The cover of the book has a review by Ellen Hopkins, author of the Crank series. She says this book is really special, and it is. It tells a story like no other, but it does so by not necessarily with sweeping metaphors and imagery, nor obvious moralistic messages. But yet King has them. She uses Vera to say so much more, in simple language, little snippets of sentences and thrown away remarks to talk about fitting in, being a teenager, hiding secrets, school and education, drinking, life, parenthood, family, pagodas, pickles. All of these things get their say and they are all spoken about. It is truly exceptional to read, it has the ability to tell you it is ok to be yourself, but that doesn’t mean it is going to be easy, that is why it is fantastic. A small part of me wants to compare it to Looking For Alaska, just a small part though because King takes it in her own direction.
What this book does is show you that there are people behind the people. There are the public faces and the truth they are hiding behind it. There is something very powerful that King has done, she is showing us that life is not perfect for any one, and what you see may actually be something far from the truth, something instilled and created to hide a truth, not matter how big or small it may be.
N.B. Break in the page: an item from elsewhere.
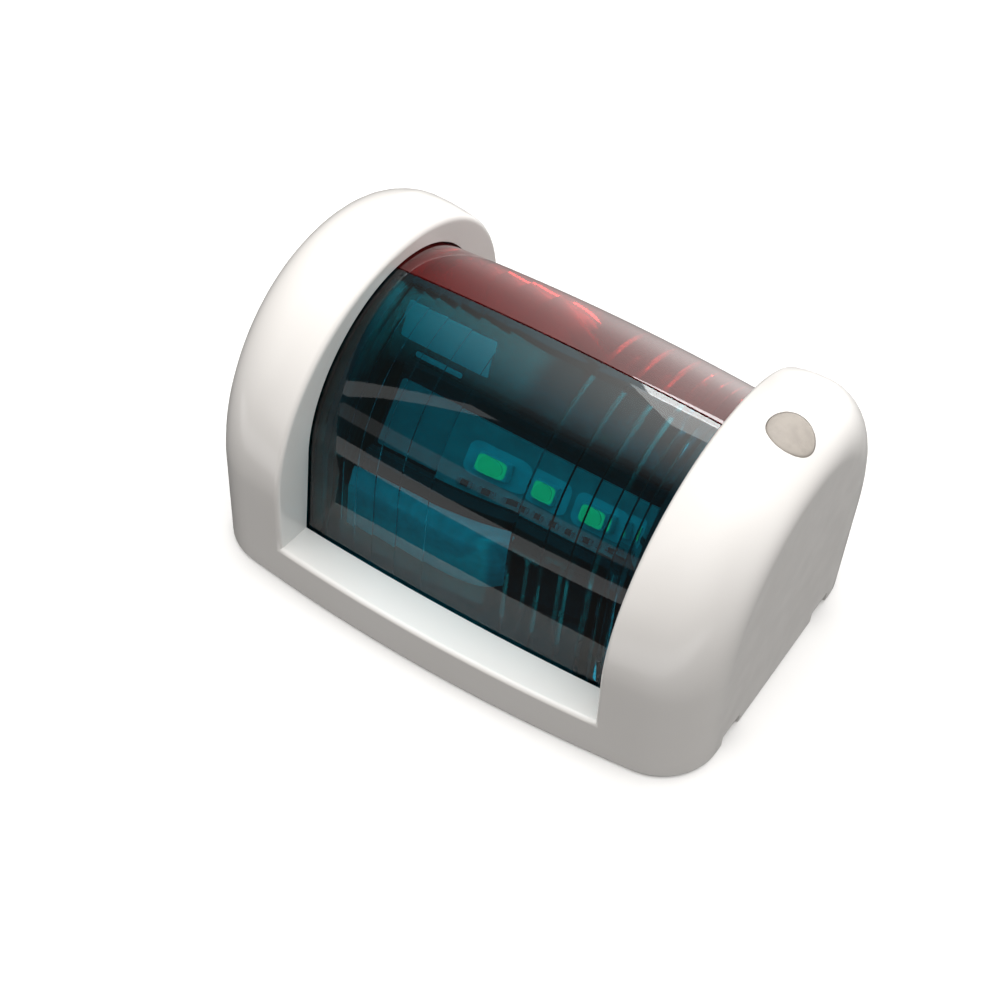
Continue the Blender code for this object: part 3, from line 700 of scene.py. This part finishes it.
def lens_body(name, grow, foot, stations, thickening=None):
    """The lens's outline as a closed body, wider by grow and narrower by a thickening at each station."""
    sections = []
    for x in stations:
        radius = lens_half_width(x) + grow - (thickening(x) if thickening else 0.0)
        walls = [(radius + LENS_DRAFT * (LENS_SPRING_Z - z), z) for z in steps(foot, LENS_SPRING_Z, 3)[:-1]]
        ring = [(x, -y, z) for y, z in walls]
        ring += [(x, -radius * math.cos(a), LENS_SPRING_Z + radius * math.sin(a))
                 for a in steps(0.0, math.pi, LENS_ARCH_STEPS)]
        ring += [(x, y, z) for y, z in reversed(walls)]
        sections.append(ring)
    return loft(name, sections)


def prism_thickening(x):
    """How far the inner surface stands in: a bull's-eye in the middle, then saw teeth."""
    distance = abs(x)
    if distance <= PRISM_EDGES[0]:
        return PRISM_DEPTH * (1 - (distance / PRISM_EDGES[0]) ** 2)
    for inner, outer in zip(PRISM_EDGES, PRISM_EDGES[1:]):
        if distance <= outer:
            return PRISM_DEPTH * (outer - distance) / (outer - inner)
    return 0.0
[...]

I adore it.
I don’t want to keep explaining the power this book has, but there are lessons learnt in this book by Vera and by the reader. Each chapter makes you understand the world better, makes you look at life, your life, other people’s lives and find perhaps, something in this story you can take and make your own life so much better. My high school experience wasn’t like it is depicted in the American books and movies, but if I had this book in high school, it would have been an excellent escape, something to hold on to that would help when things got tough. And that is something I am not sure King ever intended to do, and if she did, then she succeeded spectacularly.